-- GIVEN INSTRUCTION --
Every line holding the string "joints" should be gathered.

------ MATERIAL

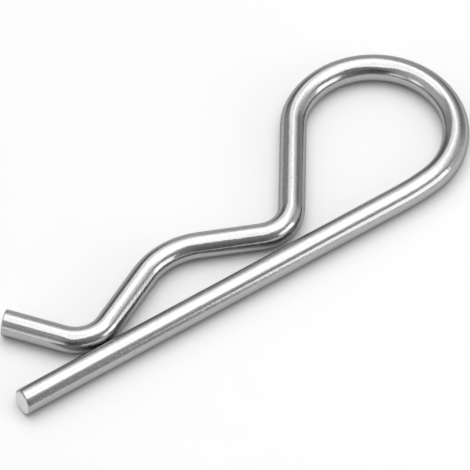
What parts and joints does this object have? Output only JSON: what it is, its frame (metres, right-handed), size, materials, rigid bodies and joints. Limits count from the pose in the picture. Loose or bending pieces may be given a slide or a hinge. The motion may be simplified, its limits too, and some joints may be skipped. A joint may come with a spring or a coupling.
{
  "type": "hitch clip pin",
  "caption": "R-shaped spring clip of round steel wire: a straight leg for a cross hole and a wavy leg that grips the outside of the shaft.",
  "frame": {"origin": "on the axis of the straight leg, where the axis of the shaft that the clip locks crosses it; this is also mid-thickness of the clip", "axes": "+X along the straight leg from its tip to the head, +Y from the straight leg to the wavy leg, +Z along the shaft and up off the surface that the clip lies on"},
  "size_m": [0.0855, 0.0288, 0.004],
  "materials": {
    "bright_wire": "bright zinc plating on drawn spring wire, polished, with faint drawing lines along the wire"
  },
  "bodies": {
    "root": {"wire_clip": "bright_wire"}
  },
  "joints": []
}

------------

-- FINAL RESULT --
What parts and joints does this object have? Output only JSON: what it is, its frame (metres, right-handed), size, materials, rigid bodies and joints. Limits count from the pose in the picture. Loose or bending pieces may be given a slide or a hinge. The motion may be simplified, its limits too, and some joints may be skipped. A joint may come with a spring or a coupling.
  "joints": []